Illumina Inc. (ILMN) sent shockwaves through the entire S&P 500 on Friday after shares experienced an enormous double-digit loss. Investors quickly panicked after the healthcare diagnostics firm sharply lowered its revenue expectations, an announcement that dragged ILMN to its worst close since June 3.
Friday’s drop comes as a huge shock since shares of the company — which specifically develops and sells systems capable of genetic sequencing — had been outperforming several peers this year. Close competitor Regeneron Pharmaceuticals Inc. (REGN), for instance, is down nearly 22% this year while Illumina had gained 21.2% before Friday’s session. As a market leader, Illumina’s fresh volatility has investors wondering if the firm’s outlook is genuinely bleak or if the firm is simply trying to manage expectations so it can top analyst estimates once it eventually releases earnings.
Here’s a closer look at the news crashing ILMN stock — and what investors should consider about the company moving forward…
The News
Late Thursday night, Illumina offered a lackluster preview of its second-quarter revenue and brutally slashed its full-year 2019 guidance.
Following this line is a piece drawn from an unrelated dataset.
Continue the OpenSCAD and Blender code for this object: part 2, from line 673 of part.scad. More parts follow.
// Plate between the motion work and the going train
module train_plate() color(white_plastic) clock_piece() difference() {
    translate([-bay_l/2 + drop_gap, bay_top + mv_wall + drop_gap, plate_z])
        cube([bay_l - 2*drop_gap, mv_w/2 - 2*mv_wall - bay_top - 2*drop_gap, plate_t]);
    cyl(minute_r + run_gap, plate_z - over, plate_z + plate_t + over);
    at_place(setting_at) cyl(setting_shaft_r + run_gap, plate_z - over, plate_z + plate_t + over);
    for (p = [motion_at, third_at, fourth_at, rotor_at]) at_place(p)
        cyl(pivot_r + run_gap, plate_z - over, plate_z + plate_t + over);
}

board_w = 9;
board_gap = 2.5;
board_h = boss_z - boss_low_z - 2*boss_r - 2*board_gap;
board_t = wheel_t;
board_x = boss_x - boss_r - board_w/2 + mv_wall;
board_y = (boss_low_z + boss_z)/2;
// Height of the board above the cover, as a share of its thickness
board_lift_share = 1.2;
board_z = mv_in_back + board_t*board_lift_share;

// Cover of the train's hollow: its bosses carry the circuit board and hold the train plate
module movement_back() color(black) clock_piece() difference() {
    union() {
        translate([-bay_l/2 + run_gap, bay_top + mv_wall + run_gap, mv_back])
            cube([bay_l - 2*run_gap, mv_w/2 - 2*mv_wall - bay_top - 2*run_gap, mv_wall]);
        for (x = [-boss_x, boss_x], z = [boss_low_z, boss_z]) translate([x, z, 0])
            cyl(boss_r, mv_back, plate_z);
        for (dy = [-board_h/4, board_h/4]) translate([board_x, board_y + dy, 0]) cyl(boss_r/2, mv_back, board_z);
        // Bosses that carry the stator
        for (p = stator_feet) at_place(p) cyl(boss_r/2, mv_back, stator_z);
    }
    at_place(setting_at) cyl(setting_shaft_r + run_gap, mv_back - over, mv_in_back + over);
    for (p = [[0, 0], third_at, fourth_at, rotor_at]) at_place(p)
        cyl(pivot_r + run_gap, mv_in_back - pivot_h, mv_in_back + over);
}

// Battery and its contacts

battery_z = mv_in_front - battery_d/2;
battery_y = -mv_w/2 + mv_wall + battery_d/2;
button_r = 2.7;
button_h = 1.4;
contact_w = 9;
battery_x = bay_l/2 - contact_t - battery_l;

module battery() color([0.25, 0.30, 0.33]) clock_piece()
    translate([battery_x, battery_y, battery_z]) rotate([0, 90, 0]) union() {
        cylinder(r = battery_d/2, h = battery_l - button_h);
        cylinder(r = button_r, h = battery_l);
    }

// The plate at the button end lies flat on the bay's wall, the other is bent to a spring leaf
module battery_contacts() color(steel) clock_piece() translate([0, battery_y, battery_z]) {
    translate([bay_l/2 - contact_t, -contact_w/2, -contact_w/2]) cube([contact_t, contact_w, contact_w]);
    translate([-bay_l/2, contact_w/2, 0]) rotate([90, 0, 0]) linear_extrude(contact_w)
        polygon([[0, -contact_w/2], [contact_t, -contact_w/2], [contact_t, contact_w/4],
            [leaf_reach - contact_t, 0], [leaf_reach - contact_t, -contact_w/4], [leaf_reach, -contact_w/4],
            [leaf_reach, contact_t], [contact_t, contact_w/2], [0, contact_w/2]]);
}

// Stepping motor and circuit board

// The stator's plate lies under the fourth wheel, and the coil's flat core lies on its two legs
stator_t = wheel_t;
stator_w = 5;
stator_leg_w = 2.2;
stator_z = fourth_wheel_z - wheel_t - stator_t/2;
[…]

The company said it expects roughly $835 million in revenue for Q2, up a modest 0.6% from the $830 million during the year-ago quarter. However, the revised expectation is about 6% below the $887.9 million analysts had projected. The firm also said it now expects 6% revenue growth in 2019, drastically lower than the previous guidance range of 13% to 14%.
CEO Francis deSouza lamented the revised outlook, expressing that he’s “obviously disappointed with our second quarter financial results.” He went on to comment how “our preliminary analysis suggests that these challenges are transitory and do not reflect a macro change to the fundamentals of our business.”
How Investors Reacted
Investors got ahead of the looming Q2 earnings plunge by immediately dumping their positions following the revised guidance. Shares of ILMN plummeted 16.1% on Friday, going from $363.66 at Thursday’s close to $305.05. That’s the lowest since June 3 when the stock settled at $303.72 per share.
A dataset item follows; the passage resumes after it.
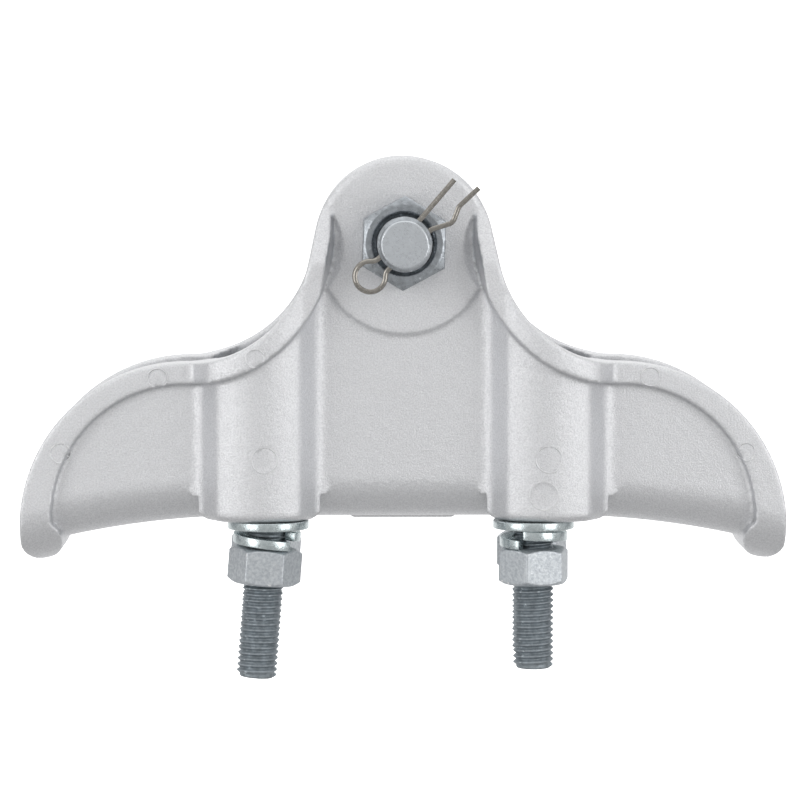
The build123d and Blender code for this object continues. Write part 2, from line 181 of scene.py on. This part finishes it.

Illumina was also the S&P’s worst-performing component, losing more than triple the percentages of runners-up Johnson & Johnson (JNJ) and Mettler-Toledo International Inc. (MTD). JNJ dropped 4.15% from $140.11 to $134.29, while MTD declined 2.2% from $854.07 to $835.13 by the session’s close.
The Bigger Picture
Though the market for genome-sequencing machines is somewhat obscure, Illumina worrying about revenue outlook is indicative of the market at large. This is particularly notable considering the company’s primary reason for the guidance revision is its lackluster direct-to-consumer (DTC) business, which mainly consists of microarray kit sales.
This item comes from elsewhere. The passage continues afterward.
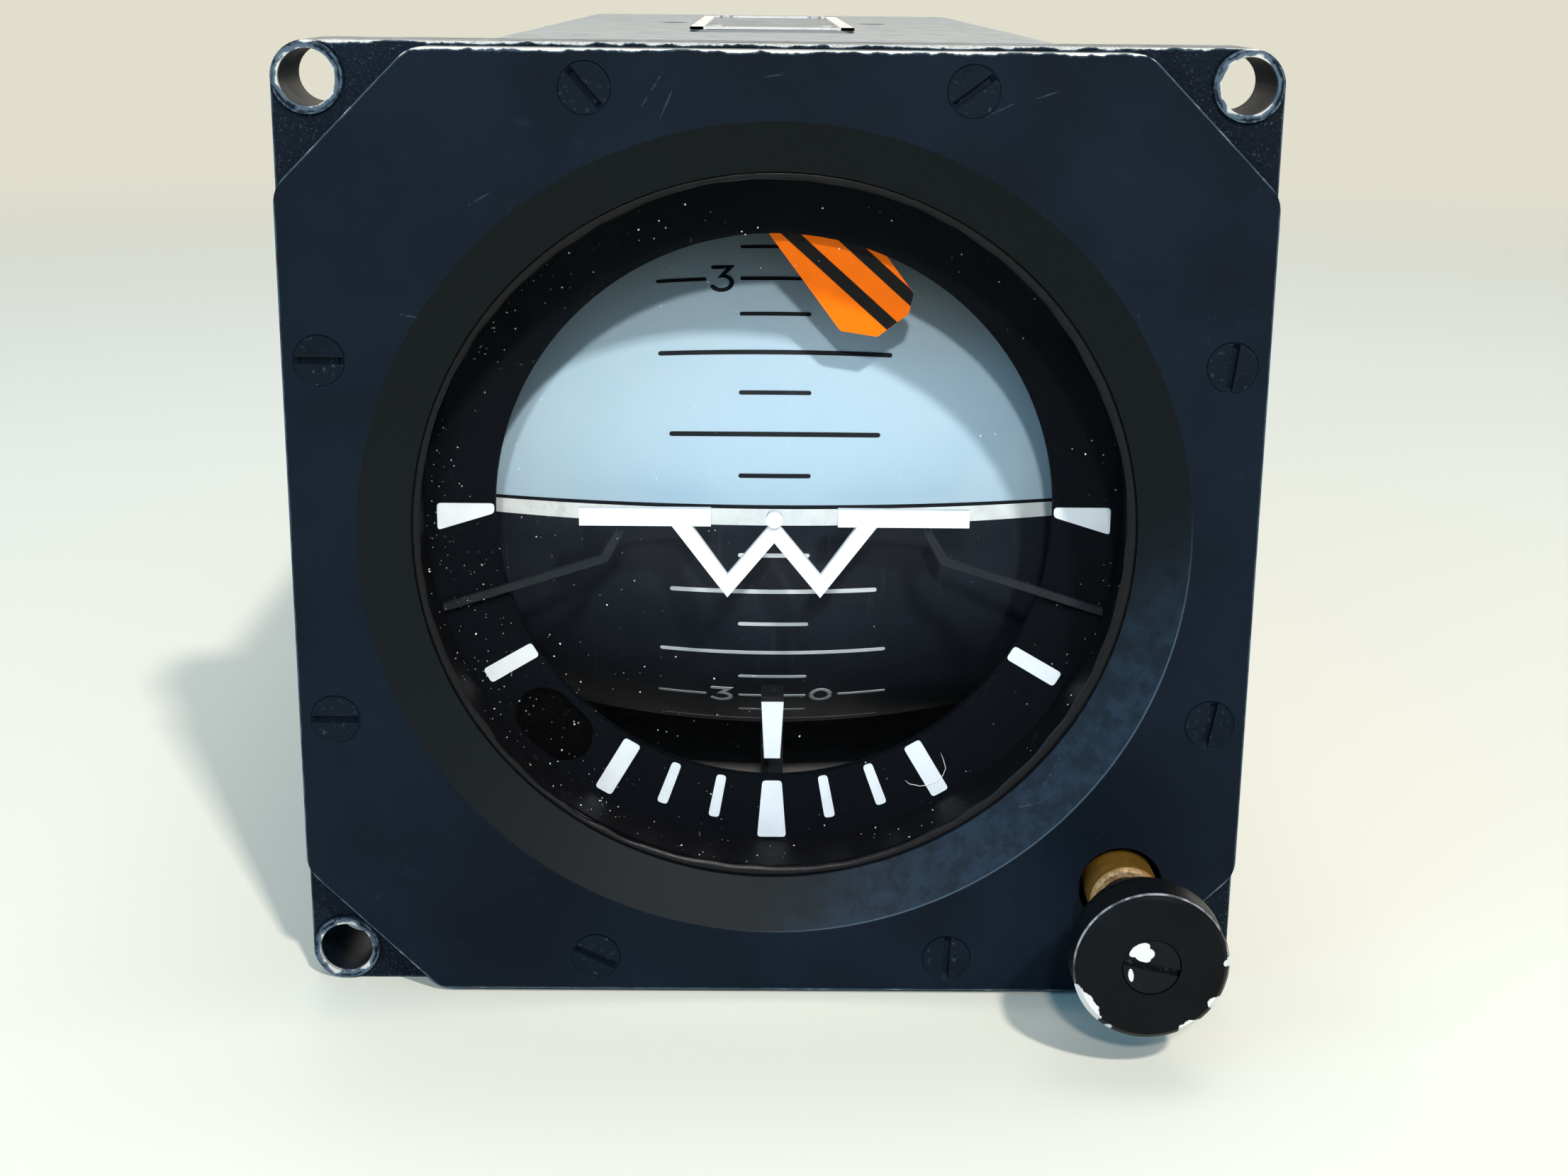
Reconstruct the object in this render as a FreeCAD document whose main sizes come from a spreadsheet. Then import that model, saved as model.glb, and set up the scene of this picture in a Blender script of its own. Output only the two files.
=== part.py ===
import FreeCAD, Part
import math
import os
import Sketcher
from FreeCAD import Placement, Rotation, Vector

# Self-contained three-inch attitude indicator, all lengths in millimetres.
# +X is right, +Y runs back into the panel and +Z is up.  The origin is the centre of the
# four panel-screw holes on the rear face of the mounting flange.

doc = FreeCAD.newDocument("attitude_indicator")
sheet = doc.addObject("Spreadsheet::Sheet", "Dims")

# Ways to lay a sub-part's own axes in the instrument.
FRONT = Rotation(Vector(1, 0, 0), 90)     # own x, y, z run along +X, +Z, -Y
SIDE = Rotation(Vector(1, 1, 1), 120)     # own x, y, z run along +Y, +Z, +X
UPRIGHT = Rotation()                      # own axes are the instrument's


class Length:
    """A length in millimetres with the spreadsheet expression that gives it."""

    def __init__(self, value, text):
        self.value = float(value)
        self.text = text

    def __add__(self, other):
        other = as_length(other)
        return Length(self.value + other.value, "(%s + %s)" % (self.text, other.text))

    def __sub__(self, other):
        other = as_length(other)
        return Length(self.value - other.value, "(%s - %s)" % (self.text, other.text))

    def __mul__(self, factor):
        return Length(self.value * factor, "(%s * (%.9g))" % (self.text, factor))

    def __truediv__(self, divisor):
        return self * (1 / divisor)

    def __neg__(self):
        return self * -1


def as_length(item):
    return item if isinstance(item, Length) else Length(item, "(%.9g)" % item)


def size(alias, value):
    """Writes one driving dimension to the sheet and returns it as a length."""
    row = len(sheet.getUsedCells()) // 2 + 1
    sheet.set("A%d" % row, alias)
    sheet.set("B%d" % row, str(value))
    sheet.setAlias("B%d" % row, alias)
    return Length(value, "Dims." + alias)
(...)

While the firm said DTC revenue may arrive roughly $10 million lower than expected in Q2, problems with this side of the company have been around since the start of 2019. Sales of home-use microarrays — which are tools that simultaneously detect the expression of thousands of genes — fell 3.3% from Q1 2018 to Q1 2019. It’s clear from Friday’s news that deSouza backtracked on statements he made in that Q1 2019 earnings call, where he noted DTC sales would experience moderate growth this year.
But it’s important to also examine Illumina’s earnings history, which largely consists of analyst-topping reports despite weak growth in individual businesses. In the last four earnings periods, the firm topped Wall Street estimates by an average 16.48%, only missing expectations in one of the quarters.
After Friday’s announcement, Illumina may be attempting the magic trick of lowering estimates ahead of a report so it can easily surpass them and enjoy a post-earnings pop. After all, shares jumped more than 2% on April 25 when the company reported better-than-expected first-quarter financials.
Looking Ahead
Illumina is the dominant player in a niche market, which will always make it a strong hold for any healthcare-oriented investor. Even though the firm publicly expects weaker revenue the rest of the year, there’s no way of knowing if it’s saying that just to manage expectations or not.
That being said, investors should maintain a wait-and-see approach with ILMN. If the stock experiences a significant decline following the Q2 earnings release, it may be wise to buy the dip. However, investors should only buy if that dip is larger than the 16% loss experienced Friday, as that will be a key sign of continued weakness reflective of deSouza’s slashed full-year guidance.